[START OF DATASET EXTRACT]
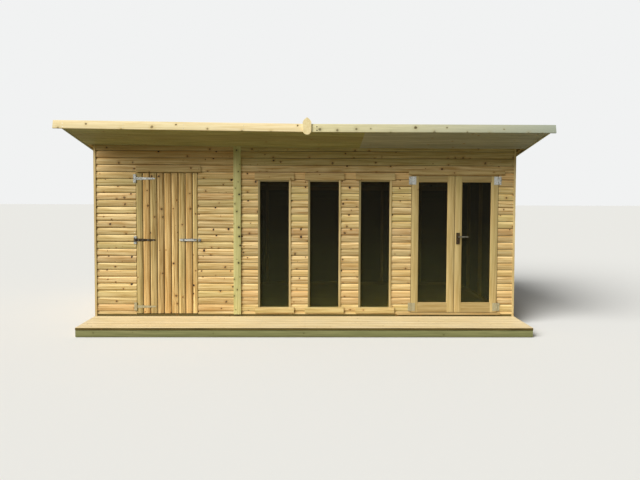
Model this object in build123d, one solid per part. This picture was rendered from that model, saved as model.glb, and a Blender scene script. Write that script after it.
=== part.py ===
from build123d import *
from math import cos, radians, tan
import os

os.makedirs("parts", exist_ok=True)

# Frame: X = 0 middle of the front, Y = 0 outer face of the front wall
# with +Y to the back, Z = 0 the ground. All sizes in millimetres.

# House
house_width = 5490
body_depth = 2440
wall_height = 2198
cladding_t = 19
stud = 44
bead_leg = 26
bead_t = 8
touch_gap = 1

# Floor and deck
joist_w = 45
joist_h = 90
joist_bays = 10
floor_t = 18
deck_depth = 609
deck_t = 28
deck_boards = 5
deck_board_gap = 4
skirt_t = 18
skirt_lift = 6
skirt_gap = 4
skirt_inset = 6

# Frames of the walls, and the line that the openings hang from
base_rail_h = 34
head_band_h = 326
plate_drop = 40
back_stud_bays = 8
side_stud_bays = 4

# Roof, measured in its own sloping frame
roof_kink_x = 16
roof_pitch = 11.8
roof_left_lift = 0.65
left_oversail = 110
right_oversail = 145
front_oversail = 682
rear_oversail = 50
soffit_t = 12
soffit_back_gap = 0.5
rafter_w = 45
rafter_h = 62
rafter_bays = 4
roof_board_t = 12
felt_t = 3
fascia_t = 20
fascia_h = 98
fascia_drop = 6
fascia_past_left = 100
fascia_past_right = 60
board_t = 18
board_rise = 4
roof_joint = 2

# Finial on the fascia joint
finial_w = 102
finial_top = 167
finial_bottom = -45
finial_t = 18
finial_seat = 0.6

# Places along the front, as shares of the wall's half width
shed_door_at = -0.65875
strip_at = -0.32444
windows_at = (-0.1476, 0.0906, 0.33285)
french_doors_at = 0.71355

# Shed door
shed_door_w = 790
shed_sill_gap = 10
shed_board_t = 14
ledge_t = 20
ledge_h = 95
ledge_inset = 22
ledge_foot = 88
ledge_head = 71
ledge_middle = 0.525
door_gap = 6
stop_t = 12
stop_reach = 14

# French doors
french_pair_w = 1132
french_head_drop = 27
french_meeting_gap = 8
french_t = 40
french_stile = 88
french_top_rail = 76
french_bottom_rail = 123

# Fixed windows
window_glass_w = 376
window_sill_lift = 117
window_side_bead = 27
window_end_bead = 20
window_frame_t = 44
window_bead_proud = 6
window_bead_set = 2
glass_t = 4
glass_y = 16
glass_rebate = 9

# Trims on the front wall
trim_t = 18
window_trim_len = 512
window_trim_h = 90
window_sill_h = 73
shed_trim_len = 837
shed_trim_shift = 26.5
shed_trim_lift = 6
shed_trim_h = 76
french_trim_len = 1252
french_trim_shift = 18
french_trim_lift = 12
french_trim_h = 58
strip_w = 96
threshold_len = 1357
threshold_shift = -69.5
threshold_lift = 20
threshold_h = 26
threshold_t = 14

# Hinges, with their pins just outside the wall's face
pin_y = -6
pin_r = 2.4
knuckle_r = 5
knuckle_bore = 3
knuckle_clear = 1
plate_t = 3
plate_h = 106
plate_relief = 7
tab_step = 0.5
fixed_plate_w = 28
french_leaf_plate_w = 52
french_hinge_foot = 68
french_hinge_head = 58
strap_len = 250
strap_root = 38
strap_tip = 20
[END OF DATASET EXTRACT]
#### REQUIREMENTS:
Write the complete data out, exactly as above.

#### CORRECT RESULT:
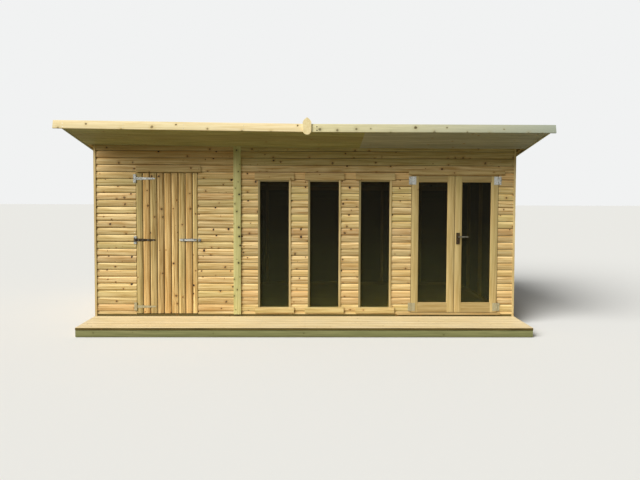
Model this object in build123d, one solid per part. This picture was rendered from that model, saved as model.glb, and a Blender scene script. Write that script after it.
=== part.py ===
from build123d import *
from math import cos, radians, tan
import os

os.makedirs("parts", exist_ok=True)

# Frame: X = 0 middle of the front, Y = 0 outer face of the front wall
# with +Y to the back, Z = 0 the ground. All sizes in millimetres.

# House
house_width = 5490
body_depth = 2440
wall_height = 2198
cladding_t = 19
stud = 44
bead_leg = 26
bead_t = 8
touch_gap = 1

# Floor and deck
joist_w = 45
joist_h = 90
joist_bays = 10
floor_t = 18
deck_depth = 609
deck_t = 28
deck_boards = 5
deck_board_gap = 4
skirt_t = 18
skirt_lift = 6
skirt_gap = 4
skirt_inset = 6

# Frames of the walls, and the line that the openings hang from
base_rail_h = 34
head_band_h = 326
plate_drop = 40
back_stud_bays = 8
side_stud_bays = 4

# Roof, measured in its own sloping frame
roof_kink_x = 16
roof_pitch = 11.8
roof_left_lift = 0.65
left_oversail = 110
right_oversail = 145
front_oversail = 682
rear_oversail = 50
soffit_t = 12
soffit_back_gap = 0.5
rafter_w = 45
rafter_h = 62
rafter_bays = 4
roof_board_t = 12
felt_t = 3
fascia_t = 20
fascia_h = 98
fascia_drop = 6
fascia_past_left = 100
fascia_past_right = 60
board_t = 18
board_rise = 4
roof_joint = 2

# Finial on the fascia joint
finial_w = 102
finial_top = 167
finial_bottom = -45
finial_t = 18
finial_seat = 0.6

# Places along the front, as shares of the wall's half width
shed_door_at = -0.65875
strip_at = -0.32444
windows_at = (-0.1476, 0.0906, 0.33285)
french_doors_at = 0.71355

# Shed door
shed_door_w = 790
shed_sill_gap = 10
shed_board_t = 14
ledge_t = 20
ledge_h = 95
ledge_inset = 22
ledge_foot = 88
ledge_head = 71
ledge_middle = 0.525
door_gap = 6
stop_t = 12
stop_reach = 14

# French doors
french_pair_w = 1132
french_head_drop = 27
french_meeting_gap = 8
french_t = 40
french_stile = 88
french_top_rail = 76
french_bottom_rail = 123

# Fixed windows
window_glass_w = 376
window_sill_lift = 117
window_side_bead = 27
window_end_bead = 20
window_frame_t = 44
window_bead_proud = 6
window_bead_set = 2
glass_t = 4
glass_y = 16
glass_rebate = 9

# Trims on the front wall
trim_t = 18
window_trim_len = 512
window_trim_h = 90
window_sill_h = 73
shed_trim_len = 837
shed_trim_shift = 26.5
shed_trim_lift = 6
shed_trim_h = 76
french_trim_len = 1252
french_trim_shift = 18
french_trim_lift = 12
french_trim_h = 58
strip_w = 96
threshold_len = 1357
threshold_shift = -69.5
threshold_lift = 20
threshold_h = 26
threshold_t = 14

# Hinges, with their pins just outside the wall's face
pin_y = -6
pin_r = 2.4
knuckle_r = 5
knuckle_bore = 3
knuckle_clear = 1
plate_t = 3
plate_h = 106
plate_relief = 7
tab_step = 0.5
fixed_plate_w = 28
french_leaf_plate_w = 52
french_hinge_foot = 68
french_hinge_head = 58
strap_len = 250
strap_root = 38
strap_tip = 20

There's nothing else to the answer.